Thomas Barriano said:


> I had a well known decoy spit in my dogs face in a H&B to build aggression and it seemed to work? ;-)


Back around 81 an old guy from Germany did that to my dog and it built aggression all right.....but in me!!! I didn't understand the reason for it, nobody explained it and I was just a dumb newbie. I've never seen anyone do it to any dog since, mine or otherwise.


----------



## Ariel Peldunas (Oct 18, 2008)

Thomas Barriano said:


> http://www.youtube.com/watch?v=WmhsjGTDdxA
> 
> Anyone ever tried this or heard of any trainer doing it?
> It's a new one on me.


Thomas, I think you must have too much time on your hands if you're finding videos like this!

And by the way, my dog gets really excited when she sees a decoy ...I want to calm her down. Do you think I should spit in her mouth? Also, I have another dog that's really dog aggressive. Would spitting in his mouth when he starts showing aggression towards another dog help?


----------



## Ariel Peldunas (Oct 18, 2008)

This looks like a game that's lots of fun for the dog.

Remember, only pet him when he does it right ...or sometimes pet him just because you love him so much even if he hasn't done it right yet.

http://www.youtube.com/watch?v=jSykNf3Bt-o&list=UUGBhmRCsK-hdGyKUP-K02zw&index=3

Oh yeah, and stay away from positive reinforcement trainers who use food and say your dog has high drive ...they can only mess up your dog.


----------



## Ariel Peldunas (Oct 18, 2008)

Clearly, not only should you not train your dog with food ...you should also just not feed your dog at all.

http://www.youtube.com/watch?v=VBtRGFkkwpA&list=UUGBhmRCsK-hdGyKUP-K02zw

Okay, I'm done. But Thomas is right, the videos just get more and more bizarre. Adding canned laughter to your own dog training videos? Very strange.


----------



## Thomas Barriano (Mar 27, 2006)

He's a professional
http://www.readyourdog.com/About_Read_Your_Dog.html
don't try this at home


----------



## Ariel Peldunas (Oct 18, 2008)

Thomas Barriano said:


> He's a professional
> http://www.readyourdog.com/About_Read_Your_Dog.html
> don't try this at home


It almost seems like it would be worth the cost to send him one of our malinois.


----------



## Thomas Barriano (Mar 27, 2006)

Send him the Mal x kelpie and see what he can do?


----------



## Ariel Peldunas (Oct 18, 2008)

Thomas Barriano said:


> Send him the Mal x kelpie and see what he can do?
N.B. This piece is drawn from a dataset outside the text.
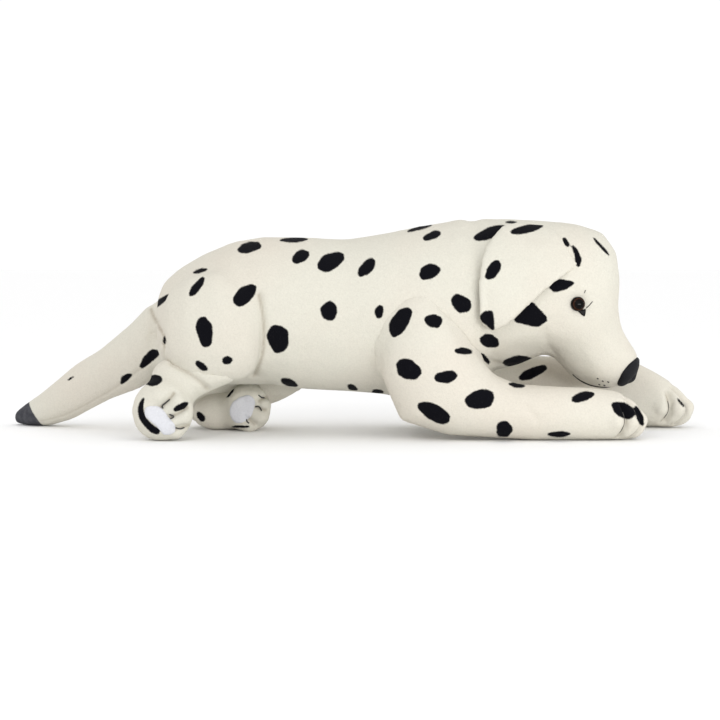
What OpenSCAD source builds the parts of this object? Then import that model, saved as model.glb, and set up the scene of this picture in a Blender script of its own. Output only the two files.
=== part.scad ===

Too easy ...I've already put quite a bit of training into him. He advocates never using food because it creates too much excitement. Instead, use toys, retrieves, praise and games and keep the dog calm. I think we have a few dogs here that could prove his theory about toys creating calm dogs wrong.


----------



## Bob Scott (Mar 30, 2006)

This guy refers to Richard Wolters a number of times. I have at least one of Wolther's books (Water Dog) and I don't recall ever reading anything like that. I'll do a quick brush through cause it's been 30 yrs or better since I've read it. 
FYI
I'm not sure if Wolthers was responsible for it but the send out in bird dogs was started when a duck dog trainer saw a stock dog working sheep.


----------



## susan tuck (Mar 28, 2006)

Ariel Peldunas said:


> Too easy ...I've already put quite a bit of training into him. He advocates never using food because it creates too much excitement. *Instead, use toys, retrieves, praise and games to keep the dog calm* I think we have a few dogs here that could prove his theory about toys creating calm dogs wrong.


That's nuts!!!!!!](*,)](*,)](*,)

...and whatever you do.....DON'T teach a dog to bark unless you're training it for a movie set because you're not going to close that door....

http://youtu.be/geojcZulTnY


----------



## Nicole Stark (Jul 22, 2009)

susan tuck said:


> Back around 81 an old guy from Germany did that to my dog and it built aggression all right.....but in me!!!.


Alright Uncle Rico, settle down now. ha ha


----------



## Gillian Schuler (Apr 12, 2008)

Thomas Barriano said:


> I had a well known decoy spit in my dogs face in a H&B to build aggression and it seemed to work? ;-)


Yes, I've seen this done - the helper spits water at the dog to further aggression.


----------